One of the original four Pickwick Nite Coaches at a scenic overlook in Yosemite National Park. Not on the regular route, the park was a popular attraction for charter parties and tour groups.
Buses built by Pickwick, Pioneer, Fageol and Yellow Coach are all visible in this 1934 view of Greyhound's San Francisco shop. The big power plant in the foreground with the instrument panel up high and almost over the radiator, is a six-cylinder Sterling "Petrel", the type of engine used in the original Pickwick Nite Coaches and Duplex day coaches.
(I guess this explains why the engine on the model of the Nite Coach slides out the front, the engine and transmission were mounted on a sub frame that was removeable)
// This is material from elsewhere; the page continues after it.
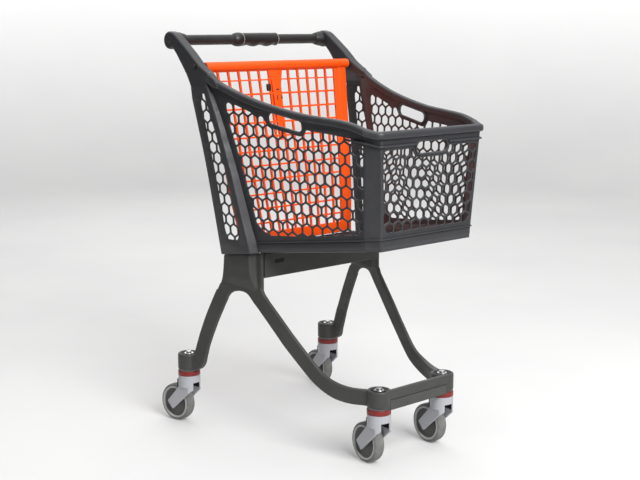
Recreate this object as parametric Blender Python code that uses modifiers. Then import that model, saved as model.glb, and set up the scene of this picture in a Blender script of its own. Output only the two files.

All of these photos and text from Over The Road, A History of Intercity Bus Transportation in the United States by Albert Meier and John P. Hoschek, published by the Motor Bus Society, 1975
Your contributions always informative, entertaining and appreciated ...
stuartcnz wrote:Was the engine called Sterling, or was it actually an external combustion Sterling engine?
That would certainly have referred to the Sterling make of engine, not the Stirling external combustion engine, which has not yet been used successfully in an automotive application; it has however been used in a few submarines.